*GIVEN INFORMATION*
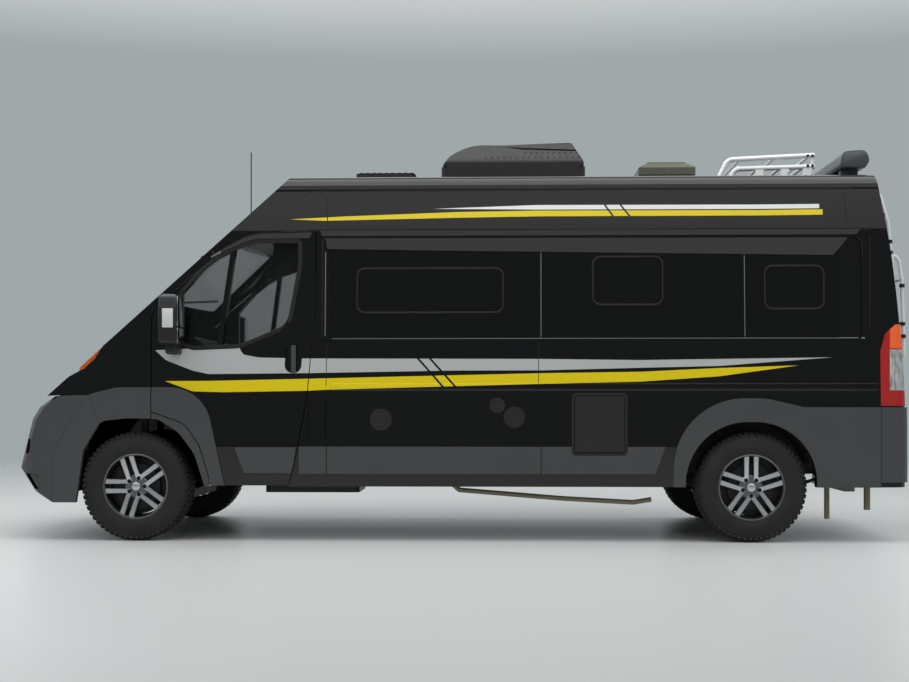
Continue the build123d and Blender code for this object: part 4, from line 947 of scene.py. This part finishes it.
# Awning: a cap on each end of its case
AWNING_END = ((4.680, 2.503, 0.028), (4.701, 2.584, 0.035), (4.842, 2.596, 0.045), (4.864, 2.528, 0.035),
              (4.838, 2.486, 0.01), (4.692, 2.486, 0.01))
AWNING_HALF = 0.7195
CAP_THICKNESS = 0.008
bm = bmesh.new()
for _, side in SIDES:
    corners = [(at(x), side * AWNING_HALF, z) for x, z in rounded(AWNING_END)]
    add_prism(bm, corners, (0, side * CAP_THICKNESS, 0), 0.003)
finish_piece("awning_end_caps", bm, CAP_GREY)

# Luggage rack: bolts at its rear ends
BOLT_X = (4.505, 4.537)
BOLT_Y = 0.5185
BOLT_Z = (2.530, 2.598)
BOLT_R = 0.009
bm = bmesh.new()
for _, side in SIDES:
    for x in BOLT_X:
        for z in BOLT_Z:
            bmesh.ops.create_cone(bm, cap_ends=True, segments=16, radius1=BOLT_R, radius2=BOLT_R, depth=0.006,
                                  matrix=Matrix.Translation((at(x), side * BOLT_Y, z)) @ ACROSS)
finish_piece("rack_bolts", bm, DARK_STEEL)

# Rear doors: everything on them is placed by the doors' outer face near the ladder
TAIL = skin_tree("left_rear_door", "left_rear_glass", "right_rear_door", "right_rear_glass")


def tail_place(z):
    """Outer face of the rear doors at a height."""
    return TAIL.ray_cast(Vector((3.4, -0.65, z)), Vector((-1, 0, 0)))[0].x


# Ladder clamps: height and distance behind the door
CLAMPS = ((1.976, 0.060), (1.904, 0.056), (1.684, 0.104), (1.637, 0.042), (1.431, 0.078), (1.396, 0.035),
          (1.349, 0.070))
LADDER_Y = (-0.8, -0.5)
CLAMP_R = 0.018
bm = bmesh.new()
for z, gap in CLAMPS:
    for y in LADDER_Y:
        bmesh.ops.create_cone(bm, cap_ends=True, segments=20, radius1=CLAMP_R, radius2=CLAMP_R, depth=0.022,
                              matrix=Matrix.Translation((tail_place(z) + gap, y, z)))
finish_piece("ladder_clamps", bm, BLACK_PLASTIC, "left_rear_door")


def add_tail_block(bm, middle_z, ys, zs, reach, round_by):
    """Block on the rear doors, sunk into their face by the same small amount."""
    x = tail_place(middle_z)
    add_block(bm, (x - 0.004, ys[0], zs[0]), (x + reach, ys[1], zs[1]), round_by)


# Hinges on each door, then the handle, the blank plate place and the high brake lamp on the right one
HINGE_Z = (0.78, 1.30, 2.10)
HINGE_HALF = 0.05
for name, side in SIDES:
    bm = bmesh.new()
    for z in HINGE_Z:
        add_tail_block(bm, z, across_y(side, 0.84, 0.93), (z - HINGE_HALF, z + HINGE_HALF), 0.014, 0.005)
    finish_piece(f"{name}_rear_hinges", bm, BLACK_PLASTIC, f"{name}_rear_door")
# Name, finish, height of the face, reach across, heights, how far it stands off and its rounding
TAIL_PIECES = (("rear_handle", BLACK_PLASTIC, 1.08, (0.05, 0.21), (1.04, 1.12), 0.02, 0.008),
               ("plate_place", WHITE_PLASTIC, 0.86, (0.08, 0.60), (0.80, 0.925), 0.008, 0.004),
               ("high_brake_lamp", RED_LENS, 2.16, (0.02, 0.20), (2.14, 2.175), 0.012, 0.004))
for name, finish, middle_z, *sizes in TAIL_PIECES:
    bm = bmesh.new()
    add_tail_block(bm, middle_z, *sizes)
    finish_piece(name, bm, finish, "right_rear_door")

# Sliding door: handle bar
bm = bmesh.new()
door_y = SKIN.ray_cast(Vector((at(2.565), CLEAR_Y, 1.1)), Vector((0, -1, 0)))[0].y
add_block(bm, (at(2.55), door_y - 0.004, 1.135), (at(2.58), door_y + 0.010, 1.27), 0.004)
finish_piece("slider_handle", bm, BLACK_PLASTIC)

# Wipers on the windscreen: both ends as distance across and height, and the blade's section
GLASS_TREE = skin_tree("windscreen")
WIPERS = (((0.12, 1.64), (0.78, 1.70)), ((-0.62, 1.64), (0.02, 1.70)))
WIPER_STEPS = 12
WIPER_LIFT = 0.008
BLADE = [(-0.006, -0.006), (0.006, -0.006), (0.004, 0.008), (-0.004, 0.008)]
bm = bmesh.new()
for start, stop in WIPERS:
    path = []
    faces = []
    for i in range(WIPER_STEPS + 1):
        y, z = (a + (b - a) * i / WIPER_STEPS for a, b in zip(start, stop))
        spot, face, _, _ = GLASS_TREE.ray_cast(Vector((-3.2, y, z)), Vector((1, 0, 0)))
        if spot is not None:
            out = face if face.x < 0 else -face
            path.append(spot + out * WIPER_LIFT)
            faces.append(out)
    add_sweep(bm, path, faces, BLADE)
finish_piece("wipers", bm, BLACK_PLASTIC)

# Pipes under the left side, from the middle: a drain hose along the sill and two short drains at the tail
HOSE = ((2.05, 0.40), (2.131, 0.33), (2.814, 0.275), (3.281, 0.25), (3.40, 0.27))
HOSE_Y = -0.86
# Drains: distance behind the axle, top, foot and radius
DRAINS = ((4.567, 0.40, 0.14, 0.018), (4.831, 0.42, 0.20, 0.022))
DRAIN_Y = -0.80
bm = bmesh.new()
add_tube(bm, [(at(x), HOSE_Y, z) for x, z in HOSE], 0.016)
for x, top, foot, radius in DRAINS:
    add_tube(bm, [(at(x), DRAIN_Y, top), (at(x), DRAIN_Y, foot)], radius)
finish_piece("drain_pipes", bm, PIPE)

# Stage: a pale floor that fades into a pale room, lit from above
ROOM_AHEAD = srgb(160, 168, 170)
ROOM_BEHIND = srgb(122, 127, 129)
FLOOR_TONE = srgb(226, 228, 228)
# Share of the view's direction across the van at which the wall ahead has its full tone
AHEAD_START = 0.35
CEILING = (1.0, 1.0, 1.0, 1.0)
# Brightness overhead: height of the view direction and share of white
CEILING_STOPS = ((0.24, 0.0), (0.36, 1.0), (0.62, 1.0), (0.86, 0.15))
FLOOR_RADIUS = 16.0
FADE_START = 5.0
FADE_STOP = FLOOR_RADIUS - 2


def floor_finish():
    """Pale, slightly polished floor that fades out with distance."""
    floor = Finish("pale_floor", FLOOR_TONE, 0.32)
    floor.bump(floor.noise(90, 2.0), 0.00004)
    length = floor.nodes.new("ShaderNodeVectorMath")
    length.operation = "LENGTH"
    floor.links.new(floor.place, length.inputs[0])
    fade = floor.spread(length.outputs["Value"], 1, 0, FADE_START, FADE_STOP)
    floor.put(floor.shader.inputs["Alpha"], fade)
    return floor.material


def add_floor():
    bm = bmesh.new()
    bmesh.ops.create_circle(bm, cap_ends=True, radius=FLOOR_RADIUS, segments=96)
    mesh = bpy.data.meshes.new("floor")
    bm.to_mesh(mesh)
    floor = bpy.data.objects.new("floor", mesh)
    mesh.materials.append(floor_finish())
    bpy.context.scene.collection.objects.link(floor)


def add_room():
    """Grey room that grows bright overhead, like a wide ceiling light."""
    world = bpy.data.worlds.new("room")
    world.use_nodes = True
    bpy.context.scene.world = world
    nodes = world.node_tree.nodes
    links = world.node_tree.links
    place = nodes.new("ShaderNodeTexCoord")
    split = nodes.new("ShaderNodeSeparateXYZ")
    links.new(place.outputs["Generated"], split.inputs[0])
    walls = nodes.new("ShaderNodeValToRGB")
    walls.color_ramp.elements[0].position = 0.0
    walls.color_ramp.elements[0].color = ROOM_BEHIND
    walls.color_ramp.elements[1].position = AHEAD_START
    walls.color_ramp.elements[1].color = ROOM_AHEAD
    links.new(split.outputs[1], walls.inputs["Fac"])
    height = nodes.new("ShaderNodeValToRGB")
    height.color_ramp.elements[0].position = CEILING_STOPS[0][0]
    height.color_ramp.elements[0].color = (CEILING_STOPS[0][1],) * 3 + (1.0,)
    height.color_ramp.elements[1].position = CEILING_STOPS[-1][0]
    height.color_ramp.elements[1].color = (CEILING_STOPS[-1][1],) * 3 + (1.0,)
    for position, share in CEILING_STOPS[1:-1]:
        height.color_ramp.elements.new(position).color = (share,) * 3 + (1.0,)
    links.new(split.outputs[2], height.inputs["Fac"])
    blend = nodes.new("ShaderNodeMix")
    blend.data_type = "RGBA"
    blend.inputs["B"].default_value = CEILING
    links.new(height.outputs["Color"], blend.inputs["Factor"])
    links.new(walls.outputs["Color"], blend.inputs["A"])
    background = nodes["Background"]
    background.inputs["Strength"].default_value = 1.0
    links.new(blend.outputs["Result"], background.inputs["Color"])


def add_lamp(name, place, aim, width, height, power):
    """Large soft lamp at place, facing aim."""
    light = bpy.data.lights.new(name, "AREA")
    light.shape = "RECTANGLE"
    light.size = width
    light.size_y = height
    light.energy = power
    lamp = bpy.data.objects.new(name, light)
    bpy.context.scene.collection.objects.link(lamp)
    lamp.location = place
    lamp.rotation_euler = (Vector(aim) - Vector(place)).to_track_quat("-Z", "Y").to_euler()


# Camera: fitted to the wheels and rims of the photograph
SENSOR = 36.0
FOCAL_PIXELS = 1381.95
IMAGE_WIDTH = 909
IMAGE_HEIGHT = 682
HORIZON_ROW = 401.2
CAMERA_PLACE = (2.3892 - MID, -10.0399, 0.9193)
CAMERA_TURN = 0.03166


def add_camera():
    lens = bpy.data.cameras.new("camera")
    lens.sensor_width = SENSOR
    lens.lens = FOCAL_PIXELS * SENSOR / IMAGE_WIDTH
    lens.shift_y = (HORIZON_ROW - IMAGE_HEIGHT / 2) / IMAGE_WIDTH
    camera = bpy.data.objects.new("camera", lens)
    camera.location = CAMERA_PLACE
    camera.rotation_euler = (pi / 2, 0, CAMERA_TURN)
    bpy.context.scene.collection.objects.link(camera)
    bpy.context.scene.camera = camera


add_floor()
add_room()
add_lamp("ceiling", (0.0, -1.5, 5.5), (0.0, 0.0, 0.0), 9.0, 4.0, 260)
add_camera()
bpy.context.scene.view_settings.view_transform = "Standard"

*INSTRUCTION*
Extract the lines above, from the first one through the one containing "Vector((-1, 0, 0)))[0].x", and return only those, unchanged.

*TASK OUTPUT*
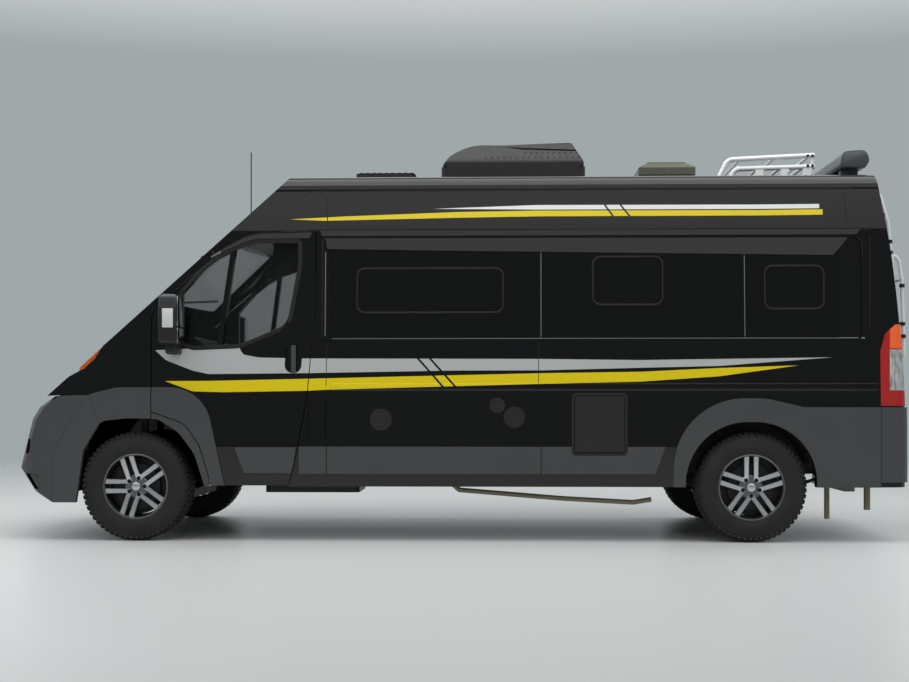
Continue the build123d and Blender code for this object: part 4, from line 947 of scene.py. This part finishes it.
# Awning: a cap on each end of its case
AWNING_END = ((4.680, 2.503, 0.028), (4.701, 2.584, 0.035), (4.842, 2.596, 0.045), (4.864, 2.528, 0.035),
              (4.838, 2.486, 0.01), (4.692, 2.486, 0.01))
AWNING_HALF = 0.7195
CAP_THICKNESS = 0.008
bm = bmesh.new()
for _, side in SIDES:
    corners = [(at(x), side * AWNING_HALF, z) for x, z in rounded(AWNING_END)]
    add_prism(bm, corners, (0, side * CAP_THICKNESS, 0), 0.003)
finish_piece("awning_end_caps", bm, CAP_GREY)

# Luggage rack: bolts at its rear ends
BOLT_X = (4.505, 4.537)
BOLT_Y = 0.5185
BOLT_Z = (2.530, 2.598)
BOLT_R = 0.009
bm = bmesh.new()
for _, side in SIDES:
    for x in BOLT_X:
        for z in BOLT_Z:
            bmesh.ops.create_cone(bm, cap_ends=True, segments=16, radius1=BOLT_R, radius2=BOLT_R, depth=0.006,
                                  matrix=Matrix.Translation((at(x), side * BOLT_Y, z)) @ ACROSS)
finish_piece("rack_bolts", bm, DARK_STEEL)

# Rear doors: everything on them is placed by the doors' outer face near the ladder
TAIL = skin_tree("left_rear_door", "left_rear_glass", "right_rear_door", "right_rear_glass")


def tail_place(z):
    """Outer face of the rear doors at a height."""
    return TAIL.ray_cast(Vector((3.4, -0.65, z)), Vector((-1, 0, 0)))[0].x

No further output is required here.